Ever since Starbucks has turned into Gun Nut Central I no longer fall in line there with the rest of the weekend yoga-pantzerati for my non-fat, no-foam latte.  Instead I opt for the hipper Peet’s Coffee.

Going to Peet’s is not convenient. Peet’s is located five crucial, pre-latte minutes out of the way and features a soul-crushing parking experience to boot, but Peet’s has come out in favor of ensuring gun safety in their shops so I view the weekend parking hunger games as small sacrifice for the greater gun safety cause.

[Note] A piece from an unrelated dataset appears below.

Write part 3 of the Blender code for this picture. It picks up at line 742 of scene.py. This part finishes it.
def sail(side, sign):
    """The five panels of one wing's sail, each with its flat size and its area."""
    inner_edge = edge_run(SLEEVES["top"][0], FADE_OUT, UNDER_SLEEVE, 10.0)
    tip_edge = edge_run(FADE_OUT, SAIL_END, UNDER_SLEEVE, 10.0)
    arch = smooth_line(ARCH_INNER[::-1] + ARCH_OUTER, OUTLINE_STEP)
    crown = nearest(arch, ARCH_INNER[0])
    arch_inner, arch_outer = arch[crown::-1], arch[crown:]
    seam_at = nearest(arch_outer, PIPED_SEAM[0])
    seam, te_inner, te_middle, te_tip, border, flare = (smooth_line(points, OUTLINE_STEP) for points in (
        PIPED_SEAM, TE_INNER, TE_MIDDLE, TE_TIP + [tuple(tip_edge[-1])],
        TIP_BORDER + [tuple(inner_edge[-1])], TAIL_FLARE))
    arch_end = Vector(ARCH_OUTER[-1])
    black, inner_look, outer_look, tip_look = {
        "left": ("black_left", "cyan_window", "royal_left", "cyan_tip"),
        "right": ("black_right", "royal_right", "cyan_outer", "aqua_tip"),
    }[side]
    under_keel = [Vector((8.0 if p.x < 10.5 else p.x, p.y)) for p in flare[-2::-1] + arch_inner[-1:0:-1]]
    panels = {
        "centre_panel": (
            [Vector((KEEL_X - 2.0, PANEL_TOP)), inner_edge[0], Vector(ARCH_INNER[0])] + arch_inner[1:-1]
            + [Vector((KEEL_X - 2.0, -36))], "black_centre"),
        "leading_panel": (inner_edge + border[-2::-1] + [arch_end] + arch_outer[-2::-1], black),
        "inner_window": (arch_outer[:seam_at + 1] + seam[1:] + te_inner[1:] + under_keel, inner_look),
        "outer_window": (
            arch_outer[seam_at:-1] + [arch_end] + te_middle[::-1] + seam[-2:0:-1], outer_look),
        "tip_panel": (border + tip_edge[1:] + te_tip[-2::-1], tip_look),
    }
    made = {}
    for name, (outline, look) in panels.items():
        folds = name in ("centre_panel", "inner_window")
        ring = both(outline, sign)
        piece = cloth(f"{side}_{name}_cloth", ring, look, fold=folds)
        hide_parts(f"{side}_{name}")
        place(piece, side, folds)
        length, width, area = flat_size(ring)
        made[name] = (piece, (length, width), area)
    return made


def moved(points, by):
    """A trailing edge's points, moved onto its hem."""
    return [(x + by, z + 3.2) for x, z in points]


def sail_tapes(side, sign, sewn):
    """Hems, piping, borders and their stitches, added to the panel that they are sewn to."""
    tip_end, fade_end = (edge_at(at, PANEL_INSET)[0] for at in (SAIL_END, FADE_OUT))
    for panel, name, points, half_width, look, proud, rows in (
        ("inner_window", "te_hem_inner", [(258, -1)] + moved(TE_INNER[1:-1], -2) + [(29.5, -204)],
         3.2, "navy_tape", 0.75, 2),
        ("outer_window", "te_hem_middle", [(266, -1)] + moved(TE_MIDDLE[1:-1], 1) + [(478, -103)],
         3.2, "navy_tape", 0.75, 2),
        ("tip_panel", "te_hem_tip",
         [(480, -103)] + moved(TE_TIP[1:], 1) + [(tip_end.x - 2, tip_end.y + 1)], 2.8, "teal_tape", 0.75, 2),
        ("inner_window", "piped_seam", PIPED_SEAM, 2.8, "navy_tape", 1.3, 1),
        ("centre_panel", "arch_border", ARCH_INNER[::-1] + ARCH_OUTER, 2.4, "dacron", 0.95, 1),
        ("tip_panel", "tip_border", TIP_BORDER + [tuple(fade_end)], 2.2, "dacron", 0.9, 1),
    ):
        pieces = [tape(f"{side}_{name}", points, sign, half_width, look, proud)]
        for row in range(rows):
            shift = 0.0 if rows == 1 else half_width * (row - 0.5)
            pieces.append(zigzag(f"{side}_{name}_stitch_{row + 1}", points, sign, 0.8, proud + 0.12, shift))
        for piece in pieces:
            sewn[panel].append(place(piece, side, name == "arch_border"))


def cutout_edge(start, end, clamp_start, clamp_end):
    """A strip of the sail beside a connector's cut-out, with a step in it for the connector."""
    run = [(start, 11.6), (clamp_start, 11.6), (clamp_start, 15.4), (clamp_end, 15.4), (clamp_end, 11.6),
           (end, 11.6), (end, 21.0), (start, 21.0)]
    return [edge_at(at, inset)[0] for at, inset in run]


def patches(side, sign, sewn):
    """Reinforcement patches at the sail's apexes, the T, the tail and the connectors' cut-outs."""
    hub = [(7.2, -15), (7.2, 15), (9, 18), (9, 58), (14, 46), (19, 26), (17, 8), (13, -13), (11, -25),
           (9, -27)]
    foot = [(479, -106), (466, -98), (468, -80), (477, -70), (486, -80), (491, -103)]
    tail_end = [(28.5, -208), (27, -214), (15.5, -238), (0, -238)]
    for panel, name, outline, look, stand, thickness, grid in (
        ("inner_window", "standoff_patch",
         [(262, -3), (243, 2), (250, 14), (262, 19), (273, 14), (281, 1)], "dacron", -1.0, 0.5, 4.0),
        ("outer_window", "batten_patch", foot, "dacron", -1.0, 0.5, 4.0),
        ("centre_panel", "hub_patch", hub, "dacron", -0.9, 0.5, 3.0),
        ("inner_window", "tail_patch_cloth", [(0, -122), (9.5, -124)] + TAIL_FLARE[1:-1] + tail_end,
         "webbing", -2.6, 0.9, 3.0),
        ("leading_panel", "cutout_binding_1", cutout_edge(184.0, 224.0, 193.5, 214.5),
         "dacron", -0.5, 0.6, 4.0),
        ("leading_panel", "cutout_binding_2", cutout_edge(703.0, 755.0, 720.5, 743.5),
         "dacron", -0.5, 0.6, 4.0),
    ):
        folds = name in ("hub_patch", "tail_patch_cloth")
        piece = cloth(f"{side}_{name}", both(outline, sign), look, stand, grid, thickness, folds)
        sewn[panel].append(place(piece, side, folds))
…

Coffee elitists like my husband claim Peet’s has superior coffee, so I looked forward to finally upgrading from Starbucks to the edgier Peet’s experience. But if by “better coffee” people mean that Peet’s lattes are more bitter, then they are correct. I’m trying to be grown-up about it, though, because Thich Nhat Hahn insists change is an opportunity to grow and being able to taste some espresso through the milk seems like something I should have been able to do all along.

On the bright side, these inconveniences are a far smaller price to pay compared to the unthinkable price paid by Noah Pozner’s mother.  Plus I finally get to order a “small” latte instead of feeling like Euro-faux Madonna ordering a “tall” latte, like someone in an occupied country forced to use the language of the conquerer. The hubs would like me to state that for the record, when he is forced to patronize a Starbucks he truly patronizes a Starbucks by using our native sizing language.